(SET PROBLEM): Quote the whole listing word for word, please.

(DATA PROVIDED):
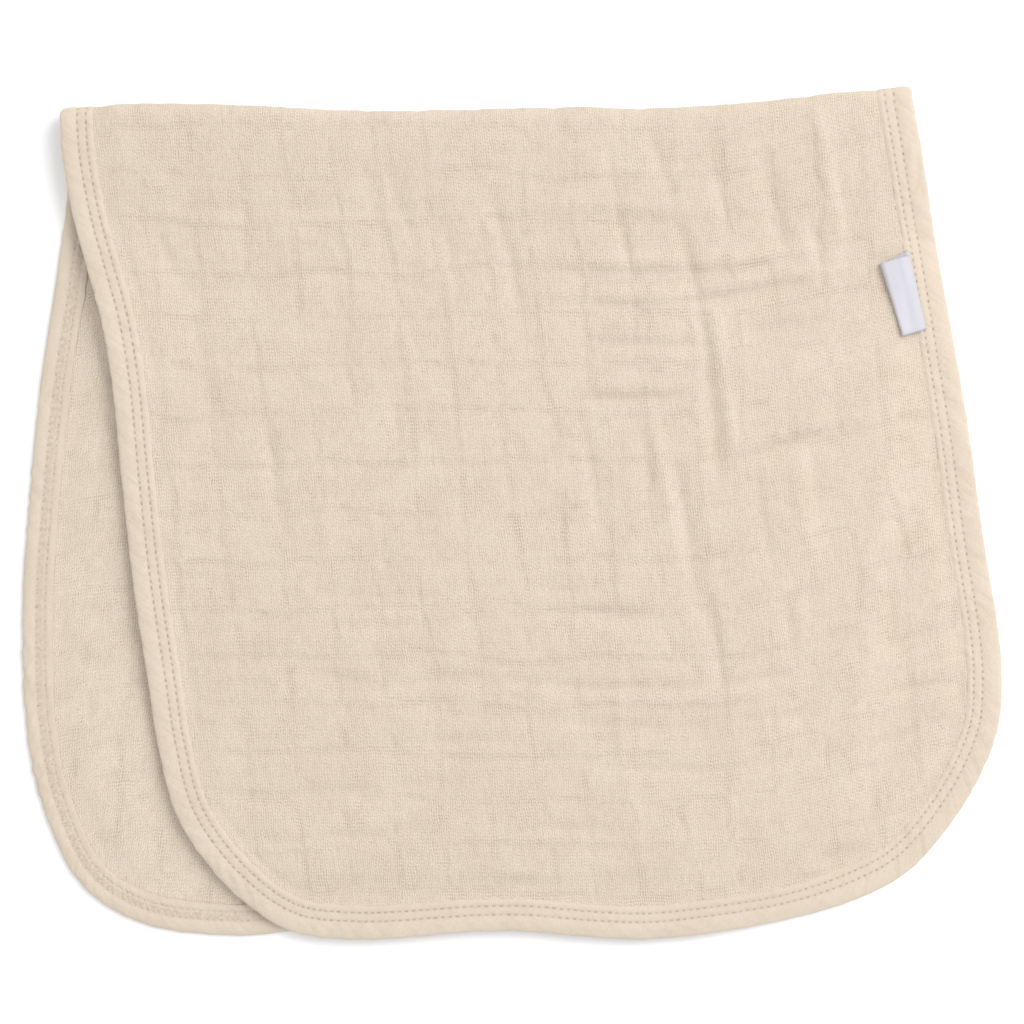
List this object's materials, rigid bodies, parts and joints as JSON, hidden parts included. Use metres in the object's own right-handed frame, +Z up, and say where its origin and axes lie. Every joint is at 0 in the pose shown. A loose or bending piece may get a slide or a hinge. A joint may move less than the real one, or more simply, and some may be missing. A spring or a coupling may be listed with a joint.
{
  "type": "folded burp cloth",
  "caption": "Long muslin burp cloth with rounded corners and a bias-bound edge, folded once across its middle, slightly askew, and laid flat.",
  "frame": {"origin": "on the surface it lies on, at the middle of the folded cloth's bounding box", "axes": "+X to the right along the fold, +Y towards the fold, +Z up"},
  "size_m": [0.2984, 0.2593, 0.0086],
  "materials": {
    "muslin": "open cream cotton gauze in several layers, softly crinkled, matt",
    "binding": "bias-cut cream cotton, rippled at the rim, with two rows of matching stitches",
    "label": "smooth white woven tape"
  },
  "bodies": {
    "root": {"muslin_cloth": "muslin", "edge_binding": "binding", "side_label": "label"}
  },
  "joints": []
}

(TASK SOLUTION):
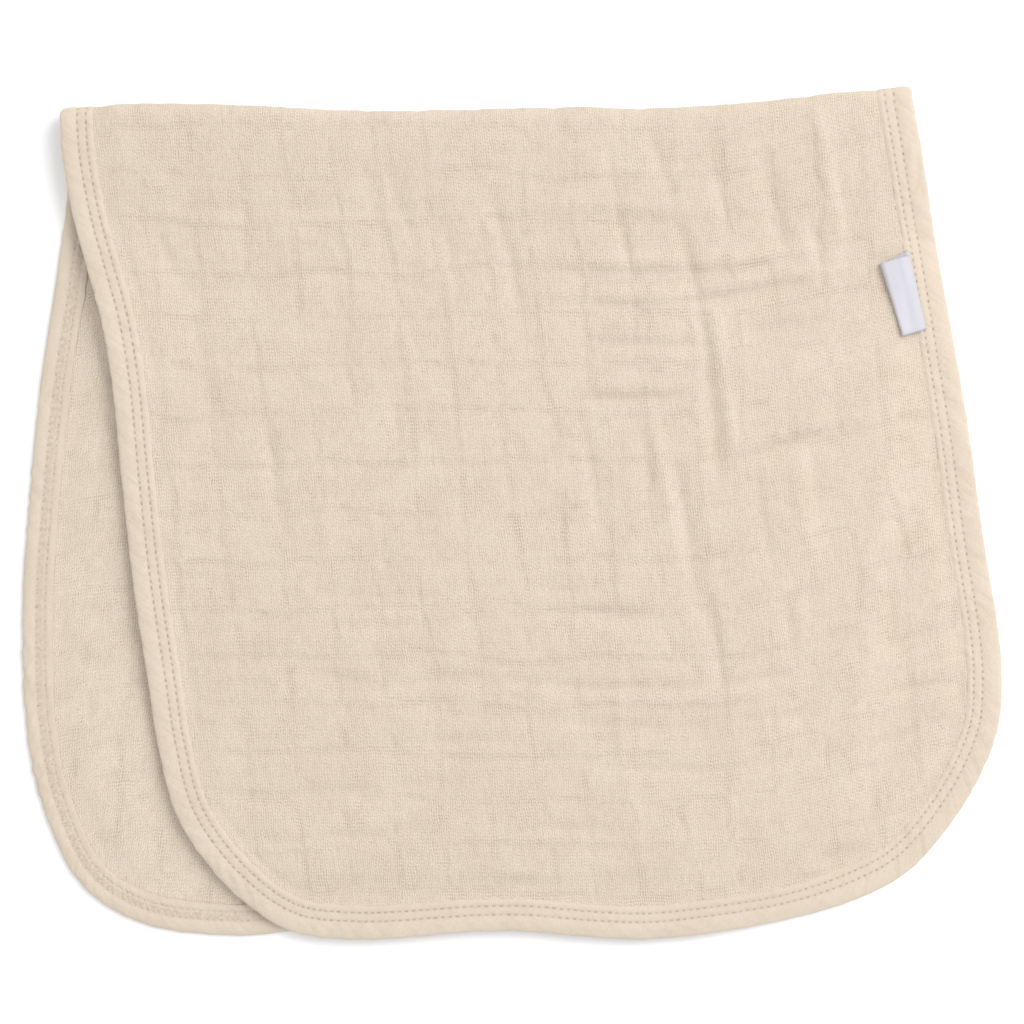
List this object's materials, rigid bodies, parts and joints as JSON, hidden parts included. Use metres in the object's own right-handed frame, +Z up, and say where its origin and axes lie. Every joint is at 0 in the pose shown. A loose or bending piece may get a slide or a hinge. A joint may move less than the real one, or more simply, and some may be missing. A spring or a coupling may be listed with a joint.
{
  "type": "folded burp cloth",
  "caption": "Long muslin burp cloth with rounded corners and a bias-bound edge, folded once across its middle, slightly askew, and laid flat.",
  "frame": {"origin": "on the surface it lies on, at the middle of the folded cloth's bounding box", "axes": "+X to the right along the fold, +Y towards the fold, +Z up"},
  "size_m": [0.2984, 0.2593, 0.0086],
  "materials": {
    "muslin": "open cream cotton gauze in several layers, softly crinkled, matt",
    "binding": "bias-cut cream cotton, rippled at the rim, with two rows of matching stitches",
    "label": "smooth white woven tape"
  },
  "bodies": {
    "root": {"muslin_cloth": "muslin", "edge_binding": "binding", "side_label": "label"}
  },
  "joints": []
}